The organizers stated it quite clearly: “HAO Summit plugs a gap in the Southeast Asian art scene: recognizing that while the arts industry has undergone a boom in recent years, there remain few professional development opportunities for arts and culture workers.” While there may not be a lot of prospects for training or advancement we can take charge of the situation and collectively find ways to surmount this obstacle.
Capping every night with good conversation and beer.
Whether it’s by sheer luck, calling or destiny, we found ourselves enmeshed. We went back to Manila desirous and expectant for more undertakings of this nature. To say that it was valuable is an understatement.

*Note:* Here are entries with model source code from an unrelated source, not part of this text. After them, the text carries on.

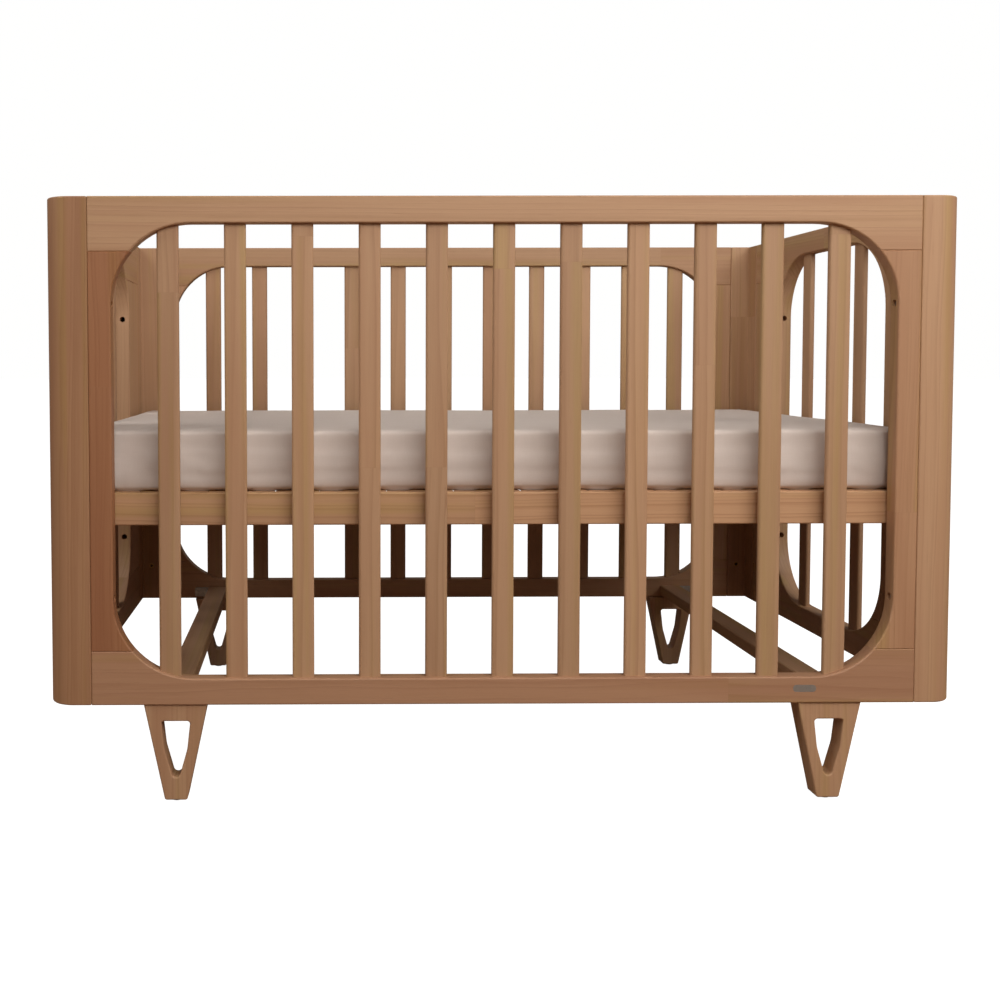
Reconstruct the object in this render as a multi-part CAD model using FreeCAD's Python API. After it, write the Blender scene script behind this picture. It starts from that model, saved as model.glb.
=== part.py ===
import FreeCAD, Part

import os
from math import sqrt

# Baby crib with a slatted timber frame, a height-adjustable slatted base and a foam mattress.
# Millimetres. +Z up, +X along the crib, the front side panel faces -Y.
# The origin is on the floor, under the middle of the crib.

# ---- Driving dimensions of the frame ----
crib_length = 1376.0        # over the corner posts, along X
crib_depth = 770.0          # over the corner posts, along Y
crib_height = 914.0         # floor to the top edge of the panels
leg_height = 150.0          # floor to the bottom edge of the panels
side_thickness = 26.0       # front and rear panels
end_thickness = 28.0        # left and right panels
post_width = 66.0           # each face of an L-shaped corner post
post_radius = 38.0          # rounded outer corner of a post
rail_height = 40.0          # rails between the slats
rail_blank = 82.0           # rails at their ends, where the opening curves into them
side_opening = 1176.0       # width of the opening in a front or rear panel
end_opening = 416.0         # width of the opening in a left or right panel
opening_radius = 120.0      # corners of every panel opening
edge_round = 2.5            # softened edges of frame members
joint_groove = 0.9          # small V where a rail meets a stile

# ---- Slats of the panels ----
slat_width = 33.0
slat_thickness = 10.0
slat_round = 4.0
side_slat_count = 11
side_slat_pitch = (side_opening + slat_width) / (side_slat_count + 1)
end_slat_count = 3
end_slat_pitch = 100.0
tenon_width = 25.0
tenon_thickness = 6.0
tenon_depth = 10.0

# ---- Legs and the bars that join them, front to back ----
leg_centre = 496.0          # X of each leg, left and right of the middle
leg_top_width = 96.5
leg_foot_width = 34.0
leg_corner_round = 4.0
leg_thickness = 32.0
leg_recess = 4.0            # outer face of a leg behind the outer face of its panel
window_drop = 26.0          # solid wood above the window in a leg
window_depth = 86.0
window_half_top = 22.0
window_half_middle = 17.2
window_half_foot = 5.0
window_corner = 4.5
window_bulge = 60.0         # radius that rounds off the bend in each side of the window
window_foot_round = 6.5
glide_height = 3.0
glide_radius = 9.0
glide_round = 0.75
glide_pin_radius = 1.5
glide_pin_length = 12.0
bar_width = 41.0
bar_height = 22.0
bar_lift = 3.0              # underside of a bar above the panel's bottom edge

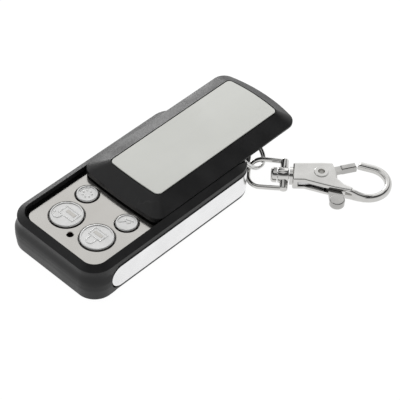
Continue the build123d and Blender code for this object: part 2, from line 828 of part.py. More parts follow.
# Swivel loop: a bent wire closed by a bar whose boss turns on the post
boss_end = boss_start + boss_length
bar_middle = loop_near_end + loop_length - loop_bar_width / 2
with BuildPart() as swivel_loop:
    with BuildLine(loop_plane) as loop_path:
        FilletPolyline(
            (bar_middle, loop_width / 2),
            (loop_near_end, loop_width / 2),
            (loop_near_end, -loop_width / 2),
            (bar_middle, -loop_width / 2),
            radius=loop_corner_radius,
        )
    with BuildSketch(Plane(origin=loop_path.line @ 0, z_dir=loop_path.line % 0)):
        Circle(loop_wire_radius)
    sweep(path=loop_path.line)
    with BuildSketch(loop_plane.offset(-loop_wire_radius)):
        with Locations((bar_middle, 0)):
            RectangleRounded(loop_bar_width, loop_width + 2 * loop_wire_radius, loop_wire_radius)
    extrude(amount=2 * loop_wire_radius)
    with BuildSketch(clasp_end_plane.offset(boss_start)):
        Circle(loop_boss_radius)
    extrude(amount=boss_length)
    with BuildSketch(clasp_end_plane.offset(boss_start)):
        Circle(post_radius + swivel_bore_gap)
    extrude(amount=boss_length, mode=Mode.SUBTRACT)
swivel_loop.part.label = "swivel_loop"

# Swivel post: a rivet head inside the loop, its shank held in the hook's neck
collar_start = boss_end + swivel_gap
neck_start = collar_start + collar_length
head_end = boss_start - swivel_gap
with BuildPart() as swivel_post:
    with BuildSketch(clasp_end_plane.offset(head_end - rivet_thickness)):
        Circle(rivet_radius)
    extrude(amount=rivet_thickness)
    head_rims = swivel_post.edges().filter_by(GeomType.CIRCLE).sort_by(Axis(clasp_origin, clasp_along))
    fillet(head_rims[0], rivet_thickness / 2)
    with BuildSketch(clasp_end_plane.offset(head_end)):
        Circle(post_radius)
    extrude(amount=neck_start + post_grip - head_end)
swivel_post.part.label = "swivel_post"

# Hook: collar, two cheeks with a channel for the lever, and the bent hook. Its flat
# outlines start at the neck and run along the clasp, then across it.
neck_plane = Plane(origin=clasp_origin + clasp_along * neck_start, x_dir=clasp_along, z_dir=(0, 0, 1))
cheek_outline = (
    (0, -3.4),
    (3.4, -3.15),
    (8.3, -4.5),
    (11.9, -5.4),
    (17.1, -6.3),
    (17.1, -4.9),
    (14.5, -3.6),
    (12.7, -1.6),
    (12.5, 0.9),
    (11.2, 4.5),
    (8.1, 4.4),
    (4.7, 4.0),
    (0, 3.6),
)
with BuildPart() as hook_bow:
    with BuildSketch(neck_plane.offset(-hook_half_thickness)):
        with BuildLine():
            shank = PolarLine(hook_start, hook_shank_length, hook_shank_angle)
            bend = JernArc(shank @ 1, shank % 1, hook_bend_radius, hook_bend_angle)
            Line(bend @ 1, bend @ 1 + (bend % 1) * hook_tip_length)
        trace(line_width=hook_width)
    extrude(amount=2 * hook_half_thickness)
    fillet(hook_bow.edges().group_by(Axis.Z)[-1] + hook_bow.edges().group_by(Axis.Z)[0], hook_edge_radius)
    with BuildSketch(neck_plane.offset(-cheek_half_thickness)):
        with Locations((channel_end, 0)):
            Rectangle(far_y, 2 * far_y, align=(Align.MIN, Align.CENTER))
    extrude(amount=2 * cheek_half_thickness, mode=Mode.INTERSECT)

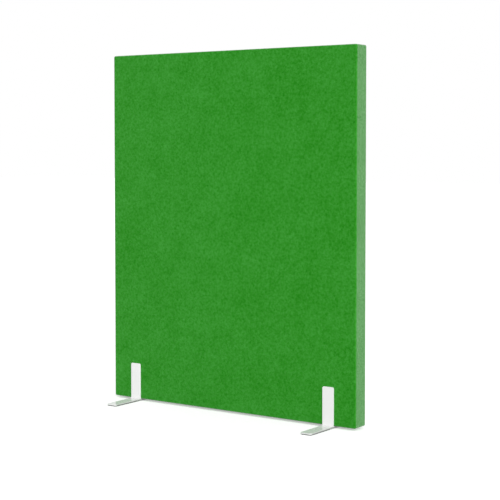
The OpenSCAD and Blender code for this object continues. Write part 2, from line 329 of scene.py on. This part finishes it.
def wool_felt():
    # Woollen melange felt, carded and fulled: short fibres in close greens lie in every direction, so the
    # face is matt and mottled in clusters of 5 to 8 mm, and a pale bloom of loose fibre ends shows at a flat
    # angle.
    felt = new_finish("wool_felt_fulled")
    place = add_node(felt, "ShaderNodeTexCoord").outputs["Object"]
    # The cloth is the same all round, so its web is turned a quarter where it covers the ends and the top,
    # from this far in
    where = add_node(felt, "ShaderNodeSeparateXYZ", {"Vector": place})
    turn_at = 0.3 * ARRIS_R
    web = place
    for axis, middle, half, quarter_turn in (
        ("X", 0, PANEL_W / 2, (0, 0, radians(90))),
        ("Z", PANEL_BOTTOM + PANEL_H / 2, PANEL_H / 2, (radians(90), 0, 0)),
    ):
        on_face = add_node(felt, "ShaderNodeMath", {
            0: where.outputs[axis], 1: middle, 2: half - turn_at,
        }, operation="COMPARE")
        turned = add_node(felt, "ShaderNodeMapping", {"Vector": place, "Rotation": quarter_turn})
        web = add_node(felt, "ShaderNodeMix", {
            0: on_face.outputs[0], 4: turned.outputs[0], 5: web,
        }, data_type="VECTOR").outputs[1]
    # Single fibres are 0.03 mm thick. They are drawn as locks of 0.7 by 7 mm, so that they show.
    locks = None
    for turn in (15, 75, 135):
        lie = add_node(felt, "ShaderNodeMapping", {"Vector": web, "Rotation": (0, radians(turn), 0)})
        comb = add_node(felt, "ShaderNodeMapping", {"Vector": lie.outputs[0], "Scale": (1, 1, 0.1)})
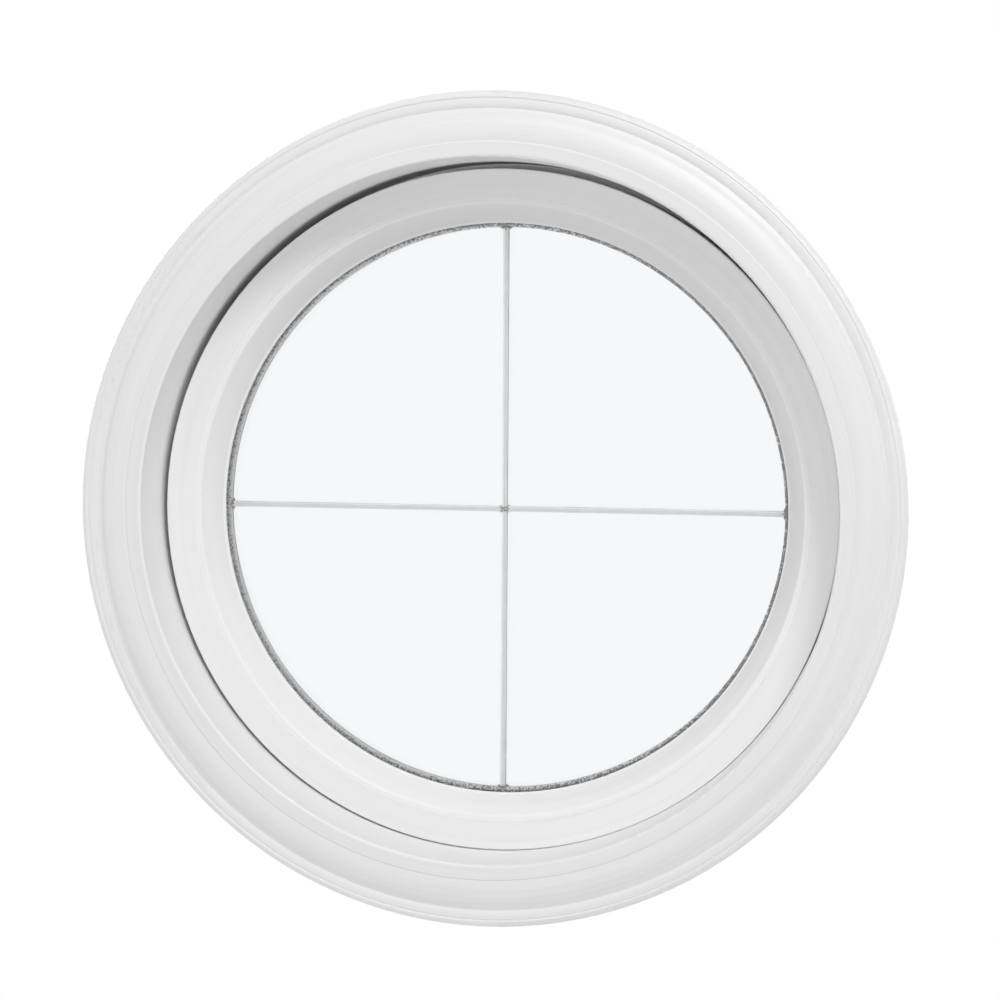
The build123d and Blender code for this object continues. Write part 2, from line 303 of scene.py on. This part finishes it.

About Marika B. Constantino
Marika B. Constantino is a visual artist who has participated in significant exhibitions in the Philippines and abroad. As a freelance writer, she has contributed to a number of globally distributed publications. She shares her various experiences in the art practice to a wider audience as an educator and an independent curator. Her early exposure to art and her boundless fascination for the creative process resulted with a degree from the UP College of Architecture to further studies at the UP College of Fine Arts, with Art History as her major. Constantino is continually striving to strike the balance between the cerebral, conceptual and experiential aspects of art with life in general, thus, fuelling her fervent passion for artistic endeavors.
About Con Cabrera
Con Cabrera was born and raised in Pampanga, Philippines and is a graduate of Advertising Arts at the University of Santo Tomas. She currently lives in Quezon City while working as a freelance art director and lecturer. She’s a member of the activist group Artists’ ARREST (Artists Response to the Call for Social Change and Transformation) since 2005. For the past couple of years, she has participated in a number of group exhibitions in Manila and had her first solo exhibition in 2011. Cabrera launched her first project as an independent curator this year involving twenty-three women artists. She is currently busy with the research and development of 98B Art Lab’s Open Library. She is a fellow in the recently concluded HAO Summit in Singapore.